Манда был — во всяком случае, когда-то — честным слесарем. Амели короновала своего фаворита, сделав его вожаком шайки апашей, а он незатейливо решил ее проблемы — воткнул нож в спину Балла, подручного Бушона.

С шайкой «Лека из Шаронна» «пехота» Манда держала нейтралитет. Вожаки по вечерам играли в карты, пока Амели, которой секс был не в радость, если не сопровождался грозовыми разрядами, не соблазнила Лека. Лека сопротивлялся до последнего: увести подругу у апаша — западло. Но Амели доказала, что его подруга Жермен «Пантера» Ван Маели изменила ему с Манда.

Тут-то и грянула самая романтическая гангстерская война в истории, мыслимая лишь в Париже. Для мафии или боевиков Аль Капоне женщина не значила ничего: «Крутые парни не танцуют». Судьи никак не могли понять, что война возможна из-за любви, считала рыцарские понятия апашей дешевыми понтами. Манда сначала показал, что Амели участвовала вместе с ним в ограблении, но на очной ставке отказался от своих слов, и Амели отпустили. Он всего лишь хотел, хотя бы на допросе, хоть на минуту, увидеть ее снова. На суде он крикнет прокурору: «Вы что, не знаете, что такое — любить женщину?»

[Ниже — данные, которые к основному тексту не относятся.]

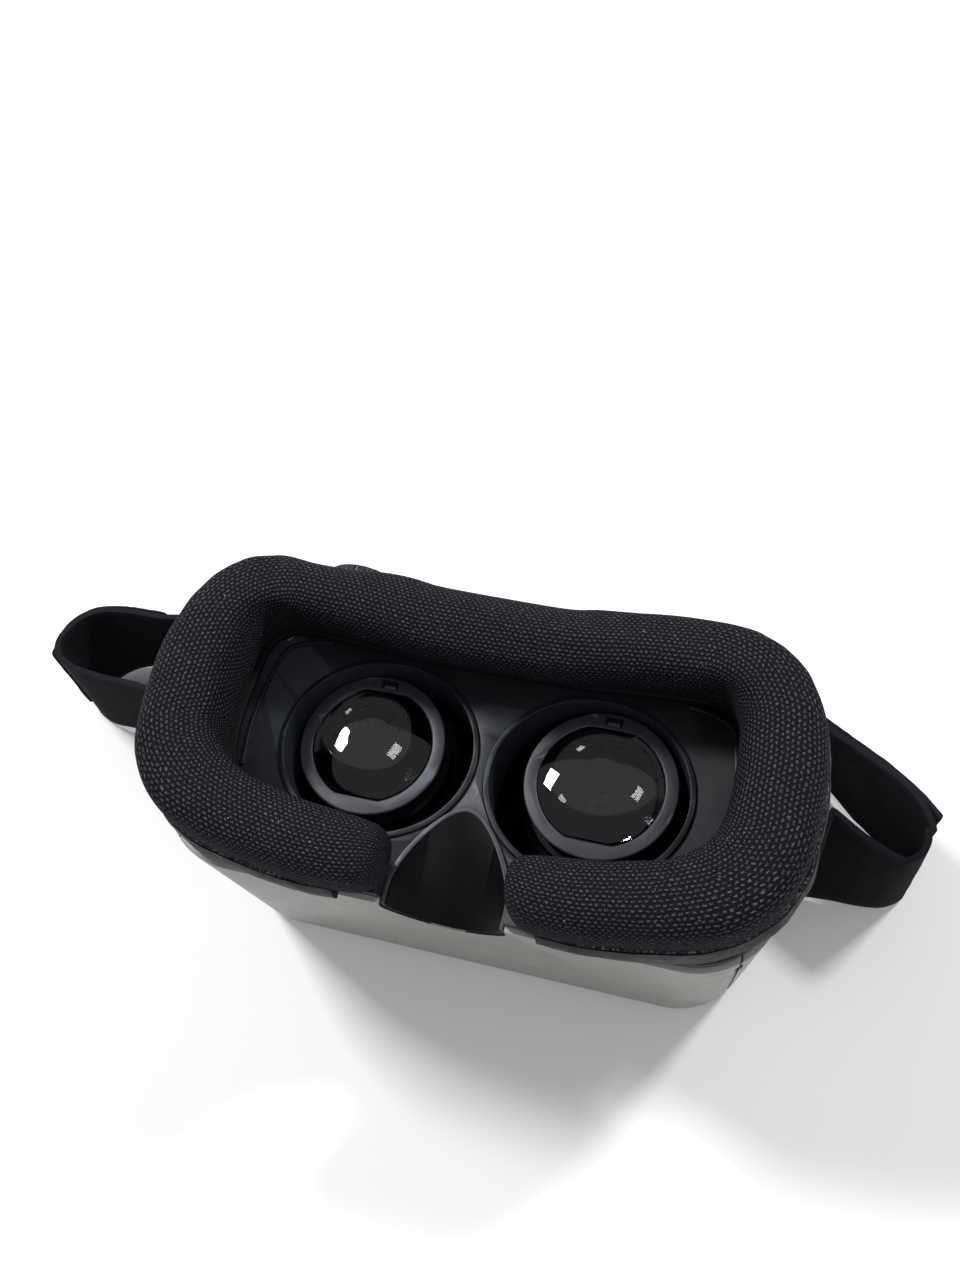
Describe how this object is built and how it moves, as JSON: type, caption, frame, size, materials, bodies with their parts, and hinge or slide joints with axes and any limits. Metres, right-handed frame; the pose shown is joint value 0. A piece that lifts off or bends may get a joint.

Ошалевшие от любви Манда и Лека, в тюрьме женившийся на Пантере, отбыли на гвианскую каторгу. Манда, приговоренный 31 мая 1902 года к пожизненной каторге, выучится на санитара и, освобожденный за примерное поведение, останется в Гвиане, запомнившись сидельцам как ангел милосердия. Лека, осужденный 20 октября 1902 года на восемь лет, будет тщетно искать в Гвиане своего соперника — он даже кидал понты, что специально загремел на каторгу, чтобы прикончить Манда. Через пять лет он сбежит: в джунглях его, очевидно, убьют золотоискатели. А на улицах Парижа еще долго будут сводить счеты верные им «пехотинцы».